University News

Committee votes to make ombuds post full-time

Under the proposed changes, undergrads could seek advice from the ombudsperson

By
Contributing Writer

The University may convert the ombudsperson position to full-time and expand access for students and some employees starting in 2014, a move the Faculty Executive Committee recently voted to support.

Ruth Rosenberg was hired to the post last year and currently works part-time, offering services for two and a half days weekly. The proposal to expand the position must now receive full faculty approval.

Pending approval from the faculty, provost and president, undergraduates, graduate students and non-unionized staffers would be able to consult the ombudsperson’s office. The ombudsperson currently liaises with faculty members and post-doctoral students, Rosenberg said.

The proposed changes would allow most members of the Brown community to seek the ombudsperson’s services in dealing with workplace tension, personal problems or faculty disputes.

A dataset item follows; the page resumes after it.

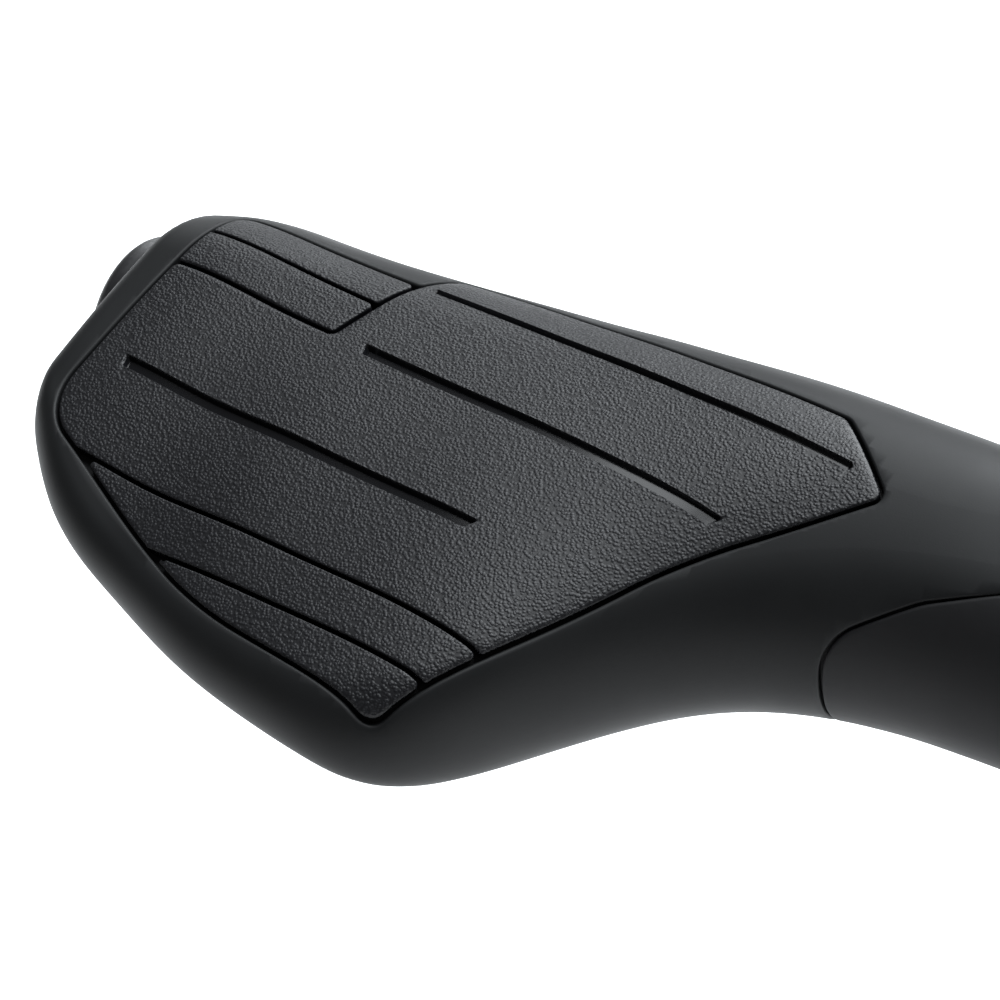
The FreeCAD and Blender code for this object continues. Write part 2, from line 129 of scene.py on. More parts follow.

The ombudsperson’s office has handled 55 cases since the beginning of this academic year, Rosenberg said, adding that she  has covered issues including the tenure process, promotion and supervisor relations.

Every other Ivy League institution offers a full-time ombudsperson to employees except for Yale, which turned down a similar proposal last year, The Herald previously reported.

Brown unionized staffers were not included in the proposal because FEC members felt that they did not require the ombudsperson’s services, said Harold Roth, professor of religious studies and East Asian studies and a member of the FEC.

“Unionized employees have their own means of dealing with the grievances at the University,” Roth said. “They have somebody in charge of their grievances, so it’s redundant.”

Karen McAninch, a business agent for the United Service and Allied Workers of Rhode Island chapter, said the union did not understand the rationale to limit ombudsperson access. About 20 to 25 percent of University employees are unionized, McAninch added.

“It would seem on face value that there’s no reason why union employees should be excluded,” McAninch said. “I don’t see how that would take away any union rights.”

Rosenberg said her office meets periodically with President Christina Paxson to discuss the group of people who visit and the types of issues they raise.

“I can act as an early warning and give her a different perspective on the types of issues going on,” Rosenberg said.

Rosenberg said she neither records nor discloses the identities of visitors to anyone outside her office, except in the case of imminent harm and criminal liability.

Matthew Lyddon GS, president of the Graduate Student Council, expressed enthusiasm about the possibility of expanding the ombudsperson’s responsibility to include all students.

The GSC passed a resolution at its meeting Wednesday supporting expanding the ombudsperson to a full-time position and to extend the ombuds office to all graduate students.

The motion was passed unanimously, and Lyddon said this would serve as a measure to demonstrate to the University that graduate students as a whole are committed to this issue.

 

-With reporting by Maggie Livingstone

 

A previous version of this article quoted a source who said most of Brown’s peer institutions do not offer unionized employees access to the ombudsperson’s services. In fact, most peer institutions do cover unionized employees, and some do not. The Herald regrets the error.